The Importance of Stevie Ray Vaughan – Gibson
Nearly 23 years ago — on August 27, 1990 — blues-rock guitarist Stevie Ray Vaughan died in a helicopter crash after a show at East Troy, Wisconsin’s Alpine Valley Music Theater. Vaughan won millions of fans and almost singled-handedly put blues back on the commercial map during his seven years as a major-label recording artist, even while transcending many of the genre’s customary limitations.

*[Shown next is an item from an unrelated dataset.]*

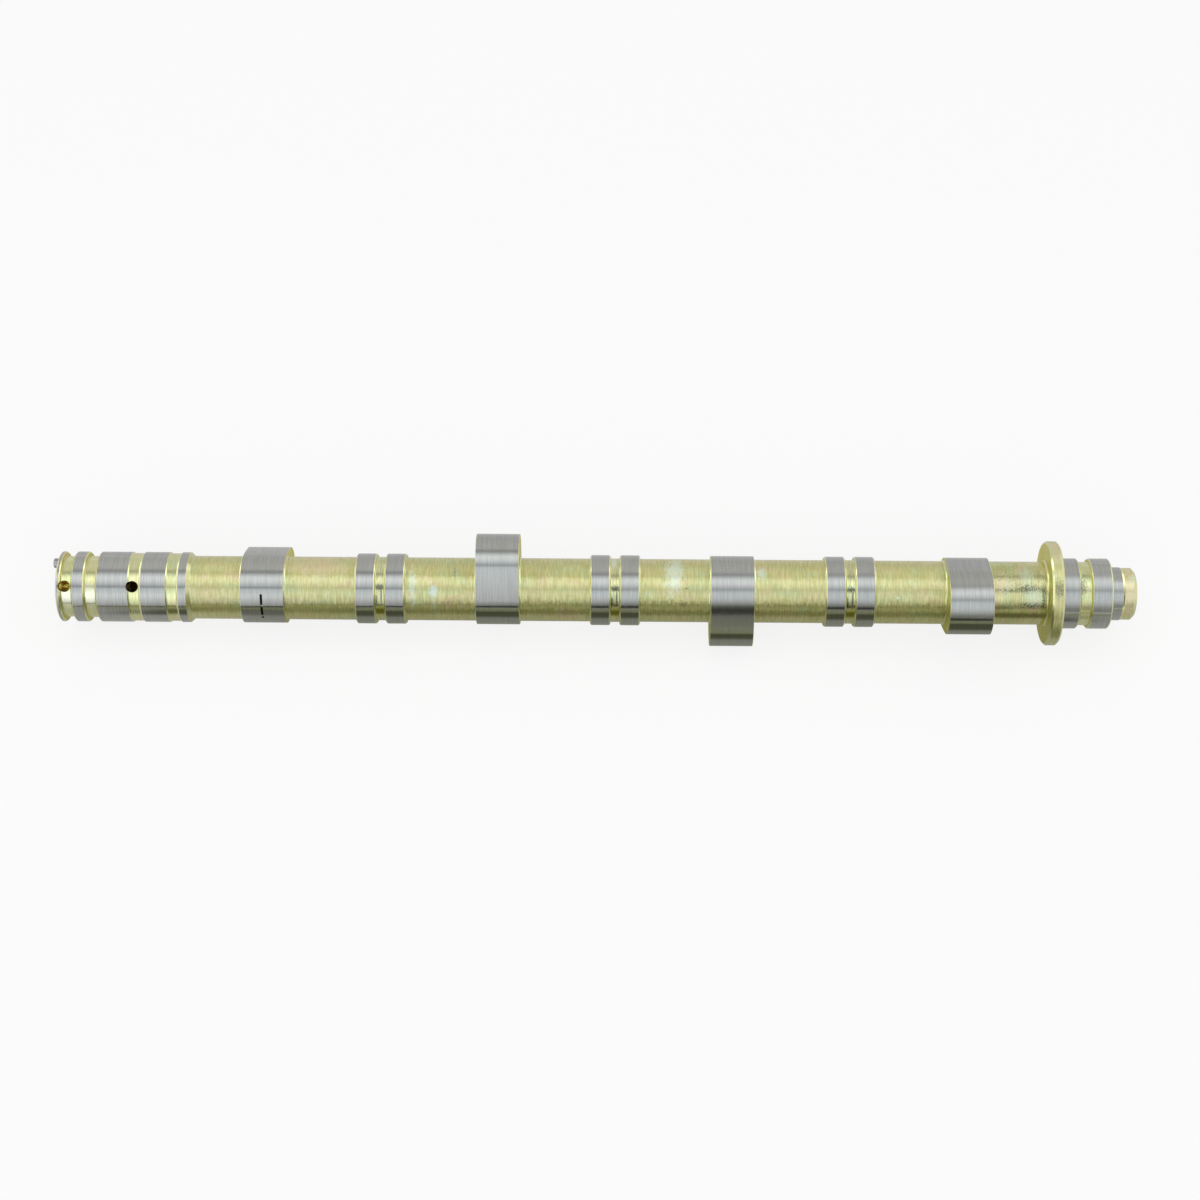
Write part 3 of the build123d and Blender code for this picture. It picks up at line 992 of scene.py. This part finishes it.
def joinParts(name, parts):
    # several bmeshes become one object
    joined = bmesh.new()
    for part in parts:
        mesh = bpy.data.meshes.new(name)
        part.to_mesh(mesh)
        part.free()
        joined.from_mesh(mesh)
        bpy.data.meshes.remove(mesh)
    mesh = bpy.data.meshes.new(name)
    joined.to_mesh(mesh)
    joined.free()
    made = bpy.data.objects.new(name, mesh)
    bpy.context.scene.collection.objects.link(made)
    return made


def dropObject(item):
    mesh = item.data
    bpy.data.objects.remove(item)
    bpy.data.meshes.remove(mesh)


def withModifiers(item):
    depsgraph = bpy.context.evaluated_depsgraph_get()
    mesh = bpy.data.meshes.new_from_object(item.evaluated_get(depsgraph))
    mesh.name = item.name
    old = item.data
    item.modifiers.clear()
    item.data = mesh
    bpy.data.meshes.remove(old)


def addFinishes(item, finishes):
    for finish in finishes:
        item.data.materials.append(finish)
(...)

He also captivated the imagination and earned the respect of a list of ruling six-string virtuosos that includes Jeff Beck, Eric Clapton, Larry Coryell, Keith Richards and Metallica’s Kirk Hammett. The latter unabashedly refers to Vaughan as one of his all-time favorite players. Veteran blues artists Etta James, B.B. King and Buddy Guy directly attributed the mid-’80s revival of their previously ebbing careers to Stevie Ray. And today, new generations of guitar heroes — from established hit-makers like John Mayer to newcomers like Nashville’s Bart Walker — all follow in his stylistic path and openly celebrate his influence.
What made and still makes Vaughan and his music resonate with so many, players and laymen alike? The nut answer is this: typically great guitarists either pivot toward the intellectual/technical or the visceral/gut-level. Vaughan was among the rare masters who’ve combined both.